Гестаповцы пытались подсаживать Воронцову и в другие камеры. Но только ее привели в помещение, где сидели три девушки, как из соседней камеры, через стену, предупредили:
— Девушки, осторожнее, к вам посадили предательницу.
На другой день Воронцову посадили еще в одну камеру. Но находившаяся там девушка сказала:
— Твое имя — Верка. Ты — фашистская шкура. Выдала Сергея, Ивана и Николая.
Так ничего и не удалось Воронцовой выведать от заключенных.
Возле рынка в Гатчине торговала мороженым молоденькая девушка Маша Веселова.
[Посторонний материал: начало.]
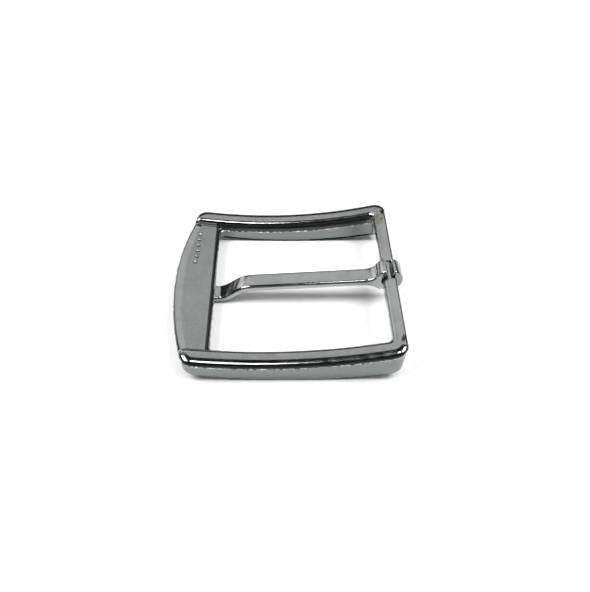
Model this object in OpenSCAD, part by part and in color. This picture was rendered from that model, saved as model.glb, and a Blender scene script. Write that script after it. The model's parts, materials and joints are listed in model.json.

Мороженое изготовлял ее отец — Яков Иванович. Взялся он за это дело не от хорошей жизни. До войны Яков Веселов работал на торфопредприятии. Когда же Гатчину заняли фашисты, он стал зарабатывать тем, что колол и пилил дрова. А потом смастерил тележку, покрасил ее в голубой цвет и начал торговать мороженым.
Мороженое было одного сорта — сливочное. Его зачерпывали ложкой с длинной ручкой и накладывали на вафлю. Положат, а сверху накроют другой вафлей. На вафлях были выдавлены имена: «Мария», «Нина», «Сергей»…
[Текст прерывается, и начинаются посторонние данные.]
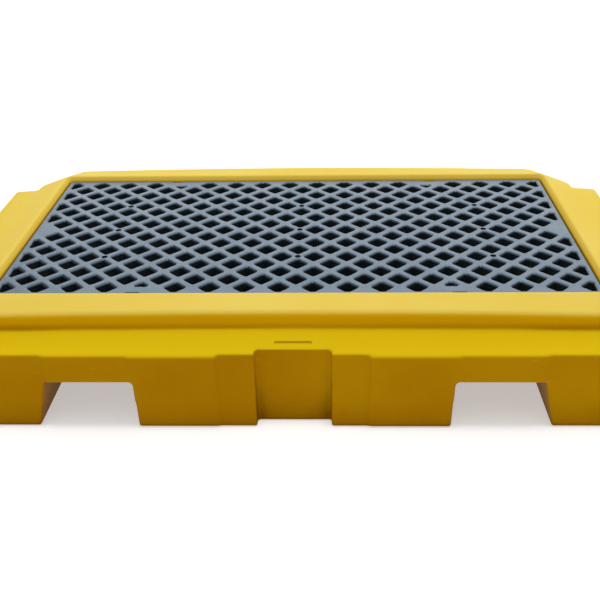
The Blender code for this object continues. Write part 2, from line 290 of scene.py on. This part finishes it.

Покупали мороженое охотно. Когда питания не хватает, и мороженое, в котором больше соли, чем сахара, подспорье.
Поскольку Маша Веселова сама мороженое не изготовляла, а лишь продавала, главным в деле считался Яков Иванович. Машу же все знали как «дочь мороженщика». Так ее и называли.
Однажды в июне, часов в 11 утра, когда отец и дочь прикатили свою тележку, как обычно, к рынку и собирались начать торговать, к Маше подошел незнакомый человек.
— Вы будете Мария? — спросил он.
— Да, я — Мария, — ответила девушка.
— Можно вас на минутку?
Недоумевая, Маша отошла с ним в сторону.
— Вы арестованы! — быстро проговорил незнакомец. — Следуйте со мной!
— Папа! — успела лишь крикнуть Маша. — Меня арестовали. Прощай!
— Тише! — прошипел незнакомец, больно сдавив ей руку выше локтя. — Марш вперед!
Маша даже не сняла своей белой курточки, в которой обычно стояла возле тележки, — не успела! Так и шла в ней. Только слегка распахнула, чувствуя, как внезапно жарко стало от того, что ведут ее, арестованную, неведомо куда. Впрочем, куда же еще могли вести, как не в жандармерию?